The Minister continued that “we in Jamaica and the wider Caribbean are very disappointed that despite our efforts and those of other Commonwealth countries the British Government has ignored what we have said. Given the fact that the Caribbean is the most tourism dependent region I am concerned that they have also ignored the impact the current APD regime will have on the income, social stability and economic viability of our region.”
He cautioned that “in today’s interdependent world countries must ensure that actions that are aimed at safeguarding their own fiscal positions do not destroy that of other global partners. If our legislation engenders poverty in other places we are actually encouraging the migration of crime and other social ills through our insensitive fiscal policies.”
Minister Bartlett said “in spite of our intensive lobby efforts not only has the UK Government refused to adjust the banding system but they have increased the rate.
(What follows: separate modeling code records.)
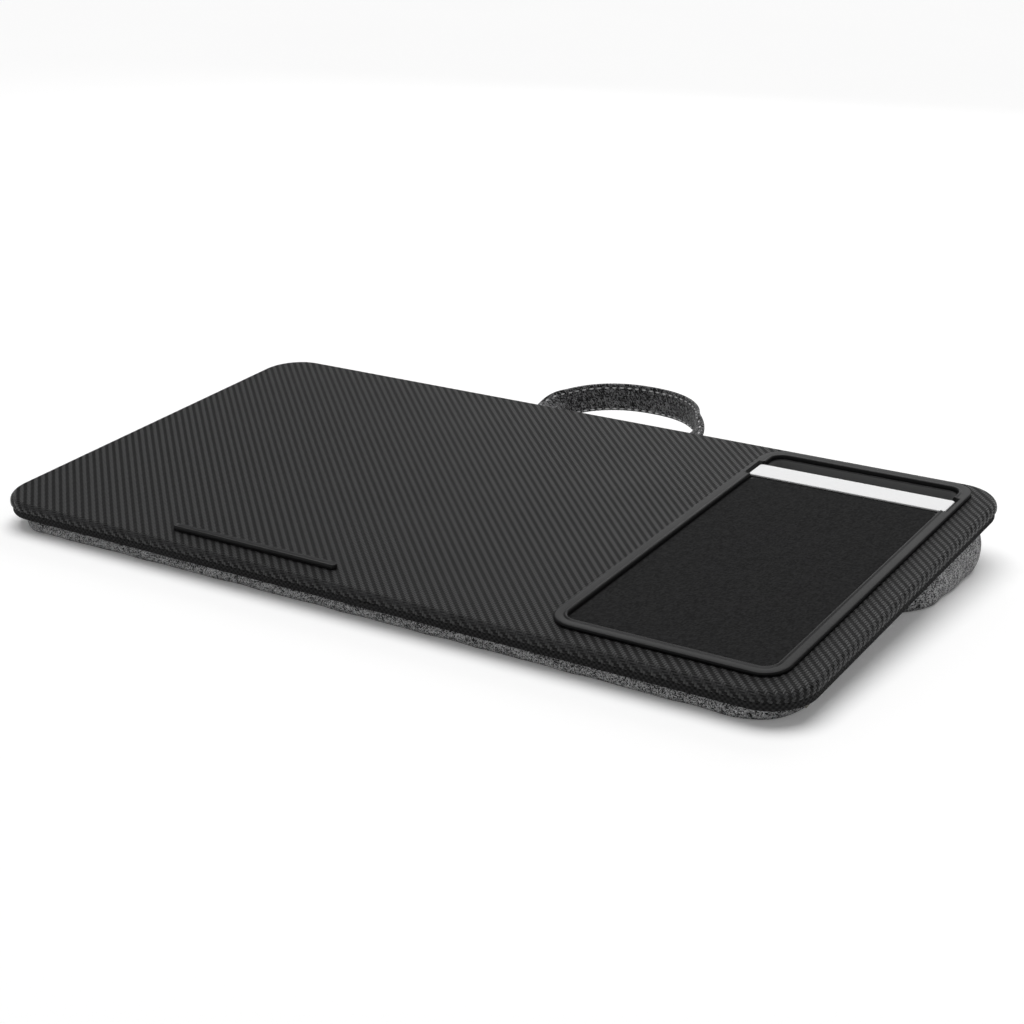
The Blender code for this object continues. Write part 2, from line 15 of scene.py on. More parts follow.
import bpy
import numpy as np
from mathutils import Matrix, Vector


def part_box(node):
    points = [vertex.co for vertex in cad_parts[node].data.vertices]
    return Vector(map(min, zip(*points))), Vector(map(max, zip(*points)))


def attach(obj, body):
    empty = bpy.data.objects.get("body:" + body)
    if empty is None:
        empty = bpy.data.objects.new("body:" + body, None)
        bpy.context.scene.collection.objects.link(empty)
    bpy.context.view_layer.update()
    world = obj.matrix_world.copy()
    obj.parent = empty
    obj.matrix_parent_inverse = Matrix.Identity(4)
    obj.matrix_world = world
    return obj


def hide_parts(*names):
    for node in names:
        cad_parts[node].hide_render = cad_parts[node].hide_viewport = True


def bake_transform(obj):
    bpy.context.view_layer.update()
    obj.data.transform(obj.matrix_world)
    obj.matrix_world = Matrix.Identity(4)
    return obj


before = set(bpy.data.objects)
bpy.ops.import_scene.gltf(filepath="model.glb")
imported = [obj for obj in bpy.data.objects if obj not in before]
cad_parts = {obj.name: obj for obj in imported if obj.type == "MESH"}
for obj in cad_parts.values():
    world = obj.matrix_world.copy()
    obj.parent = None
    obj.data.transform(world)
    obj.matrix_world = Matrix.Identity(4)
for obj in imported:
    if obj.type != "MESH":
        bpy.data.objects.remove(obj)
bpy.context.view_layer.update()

# %% [markdown]
# ## The board's own frame
#
# The desk stands tilted by four degrees, low edge to the front. Every hard piece is described
# flat, with the top of the cover at zero, and its array of points is then turned and lifted. Each
# finished object stays at the origin, unturned, so patterns that read its coordinates stay put.

# %% From the board's frame to the room
TILT = math.radians(4.0)
LIFT, SHIFT = 0.030712, -0.029924
BOARD, BOARD_CORNER = (0.574, 0.31), 0.029
ROLL = 0.0042  # radius of the cover's rolled edge
COVER_UNDER = -0.006  # height of the cover's underside
CLOTH_UNDER = -0.0112  # height of the base cloth's underside


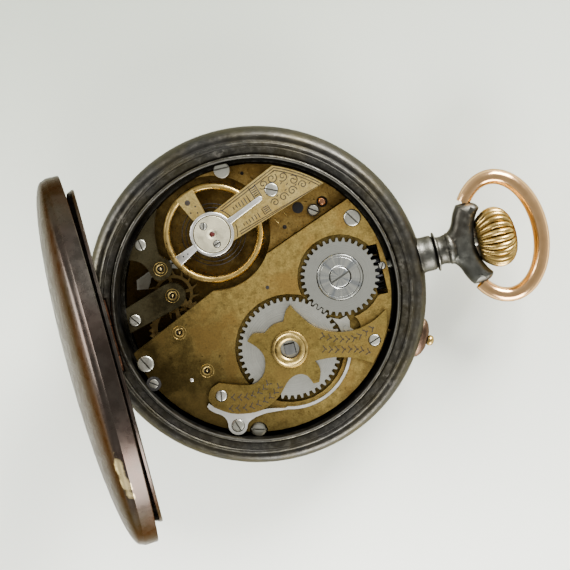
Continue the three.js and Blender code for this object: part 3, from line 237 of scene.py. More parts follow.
def polished(name, base, shade, roughness, dents, hollow=0.4):
    """Polished plating with a darker tone in its hollows and slight handling dents."""
    made = Finish(name)
    tone = made.window(made.noise(3.0, 3), 0.35, 0.65)
    colour = made.over(base, shade, tone, 0.35)
    if hollow:
        colour = made.over(colour, scaled(shade, 0.25), made.hollows(hollow), 0.85)
    made.set("Base Color", colour)
    smear = made.window(made.noise(0.8, 5, seed=4), 0.3, 0.7)
    made.set("Roughness", made.window(smear, 0, 1, roughness * 0.8, roughness * 1.6))
    made.set("Specular Tint", scaled(shade, 0.5))
    made.bump((made.noise(1.1, 2, seed=2), dents), (made.noise(0.2, 3, seed=8), dents * 0.15))
    return made.material


def plain_steel(name, base, roughness):
    """Flat-ground steel with grey clouds and fine scratches."""
    made = Finish(name)
    clouds = made.window(made.noise(1.6, 5), 0.35, 0.65)
    scratches = made.noise(0.12, 3, vector=made.shifted(stretch=(1, 0.08, 1)))
    colour = made.over(base, scaled(base, 0.62), clouds, 0.5)
    made.set("Base Color", made.over(colour, (0.03, 0.025, 0.02), made.hollows(0.35), 0.9))
    made.set("Roughness", made.window(clouds, 0, 1, roughness, roughness * 1.5))
    made.bump((scratches, 0.004))
    return made.material


def ringed_steel(name, centre, base, ring_size=0.13, rays=0.0):
    """Steel brushed in rings round a centre, with a fan of rays from it."""
    made = Finish(name)
    parts = made.add("SeparateXYZ", {0: made.shifted(centre=centre)})
    x, y = parts.outputs[0], parts.outputs[1]
    radius = made.math("SQRT", made.math("ADD", made.math("MULTIPLY", x, x), made.math("MULTIPLY", y, y)))
    angle = made.math("ARCTAN2", y, x)

    def brush(across, along, detail):
        lines = made.add("CombineXYZ", {0: across, 1: along}).outputs[0]
        return made.add("TexNoise", {"Vector": lines, "Scale": 1.0, "Detail": detail}).outputs["Fac"]

    brushed = brush(made.math("DIVIDE", radius, ring_size), made.math("MULTIPLY", angle, 1.5), 3.0)
    colour = made.blend(made.window(brushed, 0.3, 0.7), base, scaled(base, 0.62))
    if rays:
        turn = made.math("MULTIPLY", made.math("ABSOLUTE", angle), 2.6)
        beams = brush(turn, made.math("MULTIPLY", radius, 0.05), 2.0)
        colour = made.over(colour, (0.2, 0.22, 0.25), made.window(beams, 0.42, 0.62), rays)
    dull = made.window(made.noise(1.5, 4), 0.45, 0.75)
    colour = made.over(colour, (0.3, 0.28, 0.24), dull, 0.25)
    made.set("Base Color", made.over(colour, (0.04, 0.03, 0.02), made.hollows(0.35), 0.8))
    made.set("Roughness", made.window(brushed, 0.3, 0.7, 0.26, 0.4))
    made.bump((brushed, 0.005))
    return made.material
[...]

Hence they have rejected every recommendation the Caribbean and other partners have put forward thus making a mockery of their call for consultation.”
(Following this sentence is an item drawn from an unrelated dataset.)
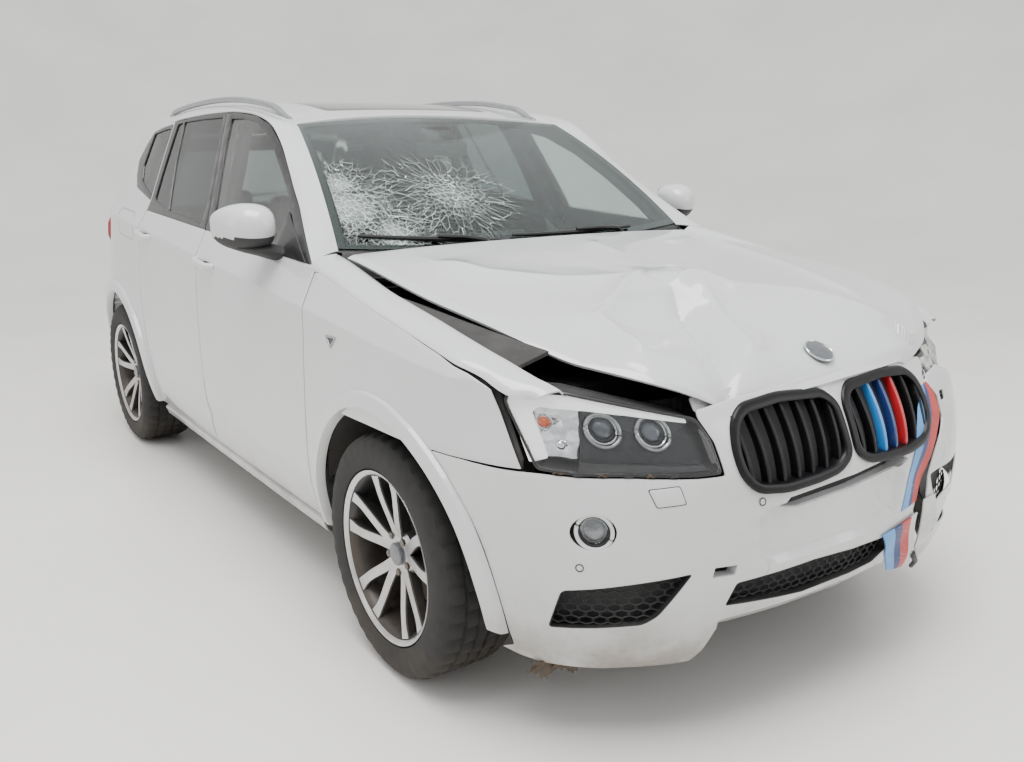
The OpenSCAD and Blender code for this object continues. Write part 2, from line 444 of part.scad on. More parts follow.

After that commercial break, I’m wondering whether the honourable minister is serious because it goes not just to his credibility but that of his colleagues who share similar views: that the government elected by the people of Great Britain is acting on the whims – or even needs – of people in the ex-colonies.
Abeng News has ignored this ‘issue’ while it has dragged on, hoping that some magical solution would arise, much as the CTO ministers apparently hoped. Seeing this release from Minister Bartlett, who I’m told is endearingly called ‘Cheeks’, sounds as though he were writing it with a smile. It’s election season in his country and the bell is the symbol of his Jamaica Labour Party (JLP) but the ding dong we’re hearing is not part of the campaign for the December 29 general election to seek endorsement for young Andrew Holness who inherited Bruce Golding’s mess in November.
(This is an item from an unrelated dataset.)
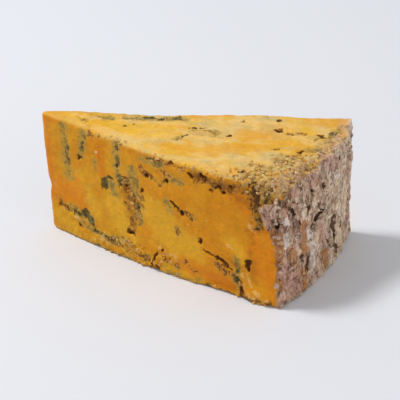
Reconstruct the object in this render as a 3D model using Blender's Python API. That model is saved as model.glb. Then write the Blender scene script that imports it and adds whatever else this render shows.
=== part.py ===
# A loose wedge cut from a thick disc of blue cheese, lying on its flat base. Metres, +Z up.
# The tip points to -X, the rind faces +X, and the shorter cut face is on the -Y side. The base lies
# in the plane z = 0, and the origin is the middle of the wedge's box on that plane.

import math

import bmesh
import bpy
from mathutils import Vector, noise

# Driving dimensions
DISC_RADIUS = 0.105  # rim of the disc that the wedge was cut from
THICKNESS = 0.0436  # of the disc, and so of the wedge
FRONT_CUT = 0.0906  # cut face on the -Y side, from the tip to the rind
BACK_CUT = 0.0999  # cut face on the +Y side, from the tip to the rind
APEX_ANGLE = math.radians(31.2)  # between the two cut faces
TIP_WIDTH = 0.0024  # the tip is blunt: a narrow upright strip

# How far the top edge stands inside the base at each corner: the wedge narrows upwards
FRONT_CORNER_LEAN = Vector((-0.0038, 0.0030))
BACK_CORNER_LEAN = Vector((-0.0012, 0.0006))
TIP_LEAN = Vector((-0.0024, -0.0012))

# How far each wall swells past a straight cut
FRONT_SWELL = 0.0028
FRONT_SWELL_SHIFT = 0.8  # at the top the front wall swells most nearer the rind
BACK_SWELL = 0.0014
TIP_SWELL = 0.0003
SHOULDER_SWELL = 0.0024  # more at the top of the rind, near the back corner

# Rounding of the edges
CUT_EDGE_ROUND = 0.0007  # where a cut face meets the top and the base
RIND_TOP_ROUND = 0.0024
RIND_BASE_ROUND = 0.0034  # the rind curls under at the base
FRONT_CORNER_ROUND = 0.0026
BACK_CORNER_ROUND = 0.0032
TIP_CORNER_ROUND = 0.0007
CORNER_RIND = 0.35  # how much of the rind's rounding and relief its two corners take
RIND_TAPER = 0.007  # the rest comes in over this distance from each corner

# Unevenness: height of the relief, and the size of its lumps
PASTE_RELIEF = 0.0005
PASTE_LUMP = 0.009
RIND_RELIEF = 0.0014
RIND_LUMP = 0.0085
TOP_RELIEF = 0.0006
TOP_LUMP = 0.022
TIP_RISE = 0.0012  # the top lifts a little towards the tip

# Chips broken out of the walls: wall, place along it from 0 to 1, height, radius and depth
CHIPS = (
    ("front", 0.47, 0.0015, 0.0032, 0.0016),
    ("front", 0.79, 0.0090, 0.0034, 0.0010),
    ("front", 0.60, 0.0420, 0.0045, 0.0011),
    ("front", 0.83, 0.0395, 0.0050, 0.0013),
    ("tip", 0.50, 0.0170, 0.0040, 0.0013),
    ("back", 0.52, 0.0436, 0.0060, 0.0014),
    ("back", 0.24, 0.0030, 0.0040, 0.0012),
    ("rind", 0.28, 0.0230, 0.0040, 0.0016),
    ("rind", 0.62, 0.0260, 0.0038, 0.0016),
    ("rind", 0.16, 0.0380, 0.0050, 0.0015),
)

# Fineness of the mesh
WALL_STEP = 0.0025  # up a wall
WALL_COUNTS = {"tip": 2, "front": 34, "rind": 20, "back": 38}  # pieces along each wall
CORNER_POINTS = 3
CAP_RINGS = 9

# Finish
PASTE_COLOUR = (0.640, 0.290, 0.050, 1.0)
PASTE_ROUGHNESS = 0.55


def corners(height):
    """The outline's four corners, from 0 at the base to 1 at the top, going round from the tip's back."""
    half = APEX_ANGLE / 2.0
    tip_front = Vector((0.0, -TIP_WIDTH / 2.0))
    tip_back = Vector((0.0, TIP_WIDTH / 2.0))
    front = tip_front + Vector((math.cos(half), -math.sin(half))) * FRONT_CUT
    back = tip_back + Vector((math.cos(half), math.sin(half))) * BACK_CUT
    return (
        tip_back + TIP_LEAN * height,
        tip_front + TIP_LEAN * height,
        front + FRONT_CORNER_LEAN * height,
        back + BACK_CORNER_LEAN * height,
    )


def swell(wall, along, height, length):
    """How far the wall stands outside the straight line between its corners."""
    bow = 4.0 * along * (1.0 - along)
    if wall == "tip":
        return TIP_SWELL * bow
    if wall == "front":
        return FRONT_SWELL * math.sin(math.pi * along ** (1.0 + FRONT_SWELL_SHIFT * height))
    if wall == "back":
        return BACK_SWELL * bow
    reach = (along - 0.5) * length
    arc = math.sqrt(DISC_RADIUS**2 - reach**2) - math.sqrt(DISC_RADIUS**2 - (length / 2.0) ** 2)
    shoulder = SHOULDER_SWELL * height**2 * math.sin(math.pi * along**1.8)
    return arc + shoulder


def wall_point(wall, start, end, along, height):
    """A point of the wall, set in where a chip has broken out."""
    run = end - start
    outward = Vector((run.y, -run.x)).normalized()
    point = start + run * along + outward * swell(wall, along, height, run.length)
    chipped = 0.0
    for place, centre, level, radius, depth in CHIPS:
        if place == wall:
            away = math.hypot((along - centre) * run.length, height * THICKNESS - level)
            chipped += depth * math.exp(-((away / radius) ** 2))
    return point - outward * chipped


def rind_share(along, length):
    """How much of the rind's rounding and relief a point of the rind wall takes."""
    reach = min(1.0, min(along, 1.0 - along) * length / RIND_TAPER)
    return CORNER_RIND + (1.0 - CORNER_RIND) * reach * reach * (3.0 - 2.0 * reach)


def outline(height):
    """The wedge's outline at one height, as (point, share of rind) pairs."""
    tip_back, tip_front, front, back = corners(height)
    walls = (
        ("tip", tip_back, tip_front, TIP_CORNER_ROUND, TIP_CORNER_ROUND),
        ("front", tip_front, front, TIP_CORNER_ROUND, FRONT_CORNER_ROUND),
        ("rind", front, back, FRONT_CORNER_ROUND, BACK_CORNER_ROUND),
        ("back", back, tip_back, BACK_CORNER_ROUND, TIP_CORNER_ROUND),
    )
    points = []
    for index, (wall, start, end, first_round, last_round) in enumerate(walls):
        length = (end - start).length
        low = first_round / length
        high = 1.0 - last_round / length
        count = WALL_COUNTS[wall]
        for step in range(count + 1):
            along = low + (high - low) * step / count
            share = rind_share(along, length) if wall == "rind" else 0.0
            points.append((wall_point(wall, start, end, along, height), share))
        following = walls[(index + 1) % len(walls)]
        next_length = (following[2] - following[1]).length
        leave = wall_point(wall, start, end, high, height)
        arrive = wall_point(*following[:3], last_round / next_length, height)
        share = CORNER_RIND if "rind" in (wall, following[0]) else 0.0
        for step in range(1, CORNER_POINTS):
            mix = step / CORNER_POINTS
            curve = leave * (1 - mix) ** 2 + end * 2 * mix * (1 - mix) + arrive * mix**2
            points.append((curve, share))
    return points


def edge_inset(level, rind):
    """How far the rounded edges pull the wall in at this height."""
    base_round = CUT_EDGE_ROUND + (RIND_BASE_ROUND - CUT_EDGE_ROUND) * rind
    top_round = CUT_EDGE_ROUND + (RIND_TOP_ROUND - CUT_EDGE_ROUND) * rind
    inset = 0.0
    if level < base_round:
        inset += base_round * (1.0 - math.sqrt(1.0 - (1.0 - level / base_round) ** 2))
    below_top = THICKNESS - level
    if below_top < top_round:
        inset += top_round * (1.0 - math.sqrt(1.0 - (1.0 - below_top / top_round) ** 2))
    return inset


def relief(point, rind):
    """Lumps and hollows of the surface: fine on the cut paste, coarse on the rind."""
    paste = PASTE_RELIEF * noise.noise(point / PASTE_LUMP)
    crust = RIND_RELIEF * noise.fractal(point / RIND_LUMP, 1.0, 2.0, 2)
    return paste * (1.0 - rind) + crust * rind


def top_rise(x, y):
    """How far the top stands above its plane."""
    waves = TOP_RELIEF * noise.noise(Vector((x, y, 0.0)) / TOP_LUMP)
    tip = TIP_RISE * max(0.0, 1.0 - x / (0.35 * FRONT_CUT)) ** 2
    return waves + tip


def levels():
    """Heights of the rings up the wall, closer together at the rounded edges."""
    low = [0.0, 0.0005, 0.0012, 0.0022, 0.0038]
    high = [THICKNESS - 0.0022, THICKNESS - 0.0012, THICKNESS - 0.0005, THICKNESS]
    count = round((high[0] - low[-1]) / WALL_STEP)
    middle = [low[-1] + (high[0] - low[-1]) * step / count for step in range(1, count)]
    return low + middle + high


def ring(level):
    """One ring of points round the wedge, as it stands after rounding and relief."""
    flat = outline(level / THICKNESS)
    placed = []
    for index, (point, rind) in enumerate(flat):
        before = flat[index - 1][0]
        after = flat[(index + 1) % len(flat)][0]
        run = after - before
        outward = Vector((run.y, -run.x)).normalized()
        moved = point - outward * edge_inset(level, rind)
        moved += outward * relief(Vector((point.x, point.y, level)), rind)
        rise = top_rise(moved.x, moved.y) * (level / THICKNESS) ** 4
        placed.append(Vector((moved.x, moved.y, level + rise)))
    return placed


def bridge(mesh, lower, upper):
    """Quads between two rings of the same length."""
    for index, corner in enumerate(lower):
        following = (index + 1) % len(lower)
        mesh.faces.new((corner, lower[following], upper[following], upper[index]))


def close_top(mesh, rim):
    """Rings that shrink to the middle of the top and follow its waves, closed by a fan."""
    middle = sum((corner.co for corner in rim), Vector()) / len(rim)
    outer = rim
    for step in range(1, CAP_RINGS):
        share = 1.0 - step / CAP_RINGS
        inner = []
        for corner in rim:
            spot = middle.lerp(corner.co, share)
            spot.z = THICKNESS + top_rise(spot.x, spot.y)
            inner.append(mesh.verts.new(spot))
        bridge(mesh, outer, inner)
        outer = inner
    peak = mesh.verts.new((middle.x, middle.y, THICKNESS + top_rise(middle.x, middle.y)))
    for index, corner in enumerate(outer):
        mesh.faces.new((corner, outer[(index + 1) % len(outer)], peak))


def paste_finish():
    """The orange paste of the cheese."""
    material = bpy.data.materials.new("paste")
    material.use_nodes = True
    shader = material.node_tree.nodes["Principled BSDF"]
    shader.inputs["Base Color"].default_value = PASTE_COLOUR
    shader.inputs["Roughness"].default_value = PASTE_ROUGHNESS
    shader.inputs["Metallic"].default_value = 0.0
    material.diffuse_color = PASTE_COLOUR
    return material


def cheese_wedge():
    """The whole wedge as one closed body, its base flat on z = 0."""
    mesh = bmesh.new()
    rings = [[mesh.verts.new(spot) for spot in ring(level)] for level in levels()]
    for lower, upper in zip(rings, rings[1:]):
        bridge(mesh, lower, upper)
    mesh.faces.new(reversed(rings[0]))
    close_top(mesh, rings[-1])

    xs = [corner.co.x for corner in mesh.verts]
    ys = [corner.co.y for corner in mesh.verts]
    shift = Vector((-(min(xs) + max(xs)) / 2.0, -(min(ys) + max(ys)) / 2.0, 0.0))
    bmesh.ops.translate(mesh, verts=mesh.verts, vec=shift)
    bmesh.ops.recalc_face_normals(mesh, faces=mesh.faces)

    data = bpy.data.meshes.new("cheese_wedge")
    mesh.to_mesh(data)
    mesh.free()
    data.shade_smooth()
    data.set_sharp_from_angle(angle=math.radians(40.0))
    data.materials.append(paste_finish())
    wedge = bpy.data.objects.new("cheese_wedge", data)
    bpy.context.scene.collection.objects.link(wedge)
    return wedge


for old in list(bpy.data.objects):
    bpy.data.objects.remove(old, do_unlink=True)

cheese_wedge()
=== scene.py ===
import math
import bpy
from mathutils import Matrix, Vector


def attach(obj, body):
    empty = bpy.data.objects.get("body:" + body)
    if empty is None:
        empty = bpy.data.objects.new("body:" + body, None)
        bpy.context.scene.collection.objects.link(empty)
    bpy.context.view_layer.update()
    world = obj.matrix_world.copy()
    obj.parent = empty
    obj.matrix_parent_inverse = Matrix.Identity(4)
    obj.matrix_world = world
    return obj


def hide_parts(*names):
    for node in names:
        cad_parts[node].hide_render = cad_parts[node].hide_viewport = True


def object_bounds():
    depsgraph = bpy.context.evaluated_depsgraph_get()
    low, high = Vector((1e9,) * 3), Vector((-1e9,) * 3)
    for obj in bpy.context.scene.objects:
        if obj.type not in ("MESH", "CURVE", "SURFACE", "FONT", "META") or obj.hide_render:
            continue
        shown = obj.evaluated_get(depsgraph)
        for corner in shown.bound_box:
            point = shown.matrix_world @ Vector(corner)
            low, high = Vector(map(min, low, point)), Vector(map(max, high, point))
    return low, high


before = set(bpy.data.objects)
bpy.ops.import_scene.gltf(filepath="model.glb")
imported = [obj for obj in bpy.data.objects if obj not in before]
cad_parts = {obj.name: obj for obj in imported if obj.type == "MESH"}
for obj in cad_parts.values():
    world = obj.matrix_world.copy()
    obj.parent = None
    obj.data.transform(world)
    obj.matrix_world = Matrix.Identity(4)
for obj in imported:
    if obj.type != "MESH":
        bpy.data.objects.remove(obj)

from types import SimpleNamespace

import bpy
import numpy as np
from mathutils import Vector

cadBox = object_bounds()
print("frame loaded")

# lengths are in millimetres, from the foot of the tip, until a mesh is made
wedge = {
    "discRadius": 105,
    "thickness": 43.6,
    "frontCut": 90.6,
    "backCut": 99.9,
    "apexAngle": 31.2,  # degrees between the cuts
    "tipWidth": 2.4,
    "tipLean": (-2.4, -1.2),  # how far the top stands off the base at each corner
    "frontLean": (-3.8, 3),
    "backLean": (-1.2, 0.6),
    "frontSwell": 2.8,
    "frontSwellShift": 0.8,
    "backSwell": 1.4,
    "tipSwell": 0.3,
    "shoulderSwell": 2.4,
    "topWave": 0.6,
    "tipRise": 1.2,
    "cutEdge": 1,  # how softly the cut faces meet
    "rindEdge": 2.6,
    "shoulderWear": 5,  # how much rounder the rind's front corner is near the top
    "rindWrap": 4.5,  # how far the rind laps onto the front cut there
    "rimLap": 3.4,  # how far the loose paste of the top laps over the rind
    "cornerLap": 2.4,  # how much further at the front corner
    "rimWear": 2.6,  # how much rounder the rim is where it crumbles above the rind
    "baseEdge": 1.2,
    "gridLow": (-5, -29, -1.5),
    "gridHigh": (101, 32, 47.5),
    "grain": 0.5,  # spacing of the grid that the skin is drawn from
    "least": 0.02,  # nearest that the field comes to nought at a grid point
    "mends": 12,  # rounds of filling in where the skin would touch itself
    "holeReach": 2.8,  # how far below the plain faces holes may go
    "crustReach": 1.3,  # how far above them crust and crumbs may stand
}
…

No. This part of the universal Jamaican and Caribbean mess. For example, Jamaica, the country which has stagnated economically for 40 years, has one of the highest departure taxes in the region at the same time as the current administration promotes a labour policy of preparing people for export to seek jobs not being created at home. Indeed in a globalized economy, one casts ones net where there is fish but the utterances of the tourism minister, like the actions of his labour counterpart, Pearnell Chalrles and his teams to Canada and the USA farms, reeks of exporting governmental responsibility to climes which are growing increasingly colder.
The tourism industry upon which the Caribbean now almost solely depends, got its kick start when the Boston fruit company in the late 1800s, discovered a banana industry and then tagged on the vacation traveler to Jamaica. No intellectual input from the host countries.
A century later, when the successors of the same banana companies, having abandoned Caribbean fruit, pressures the European ex-colonizers to do the same, the region paid – and continues to pay – zillions to lobbyists to flog dead banana and sugar horses. And as the old mother country of the Anglophone Caribbean comes under economic agony and money grabs from its own electorate and departing passengers, the abandoned children want to use moral suasion to cling to the falling (dwindling) crumbs.
Now the bearers of tourism gifts threaten the Caribbean industry and this is the reaction.
We know it can be difficult creating change and progress in so-called Third World countries where Western democracy ideals and transparency in governance are at a premium for their scarcity: the dreadlock and the turban wearing masses who are not accepted for their way of grooming and dress in their local disciplined forces, exact democracy and inclusion in the military, police and fire service of their Western hosts; so whether as individuals or government we’re in good company.
Transparency International just gave Jamaica a resounding 3.3 out of 10 in its 2011 Global Corruption Perception Index (CPI) Rankings, which were released last week, with a country ranking of 86 out of 182 countries. In 2010, the country’s CPI score was also 3.3, while it was ranked 87 out of 178 countries.
You may have heard this one already because I heard it from my friend Sonja ages ago: its about the guy who got a bit part in a play. When the canon fired, he was to declare, “Hark, is that the sound of a canon I hear?” He practised every variation of tone and emphasis (HARK! Is THAT the sound of a canon I hear? (Hark! Is that the SOUND of a canon I hear?”) for days and on the night when the canon boomed on stage he exclaimed “What the f_ck was that!”
If the Jamaica government would listen to its people and answer calls for probes into the national leadership’s involvement in drug and murders – such as the matter of the present lot’s involvement with Mr Dudus Coke and the killings resulting from its refusal to allow him to be tried for crimes in the USA; and the aspiring people’s National Party’s Trafigura money swindle then Minister Bartlett would have solid moral grounds to chastise the Brits.
Two days after the May 2010 military incursion into the West Kingston enclave of Tivoli Gardens to apprehend Coke, with more than 80 people killed, government and private tourism interests in Jamaica were declaring to the world “everything cris'” (Jamaican for ‘all hunky-dory’). But over a year later, no politician has been held accountable for the debacle and deaths and the socio economic system that led to the rise of Coke and his ilk remains entrenched.
When I hear platitudes like: “If our legislation engenders poverty in other places we are actually encouraging the migration of crime and other social ills through our insensitive fiscal policies,” I jump as I exclaim, “HARK! Is that the sound of a canon I hear?”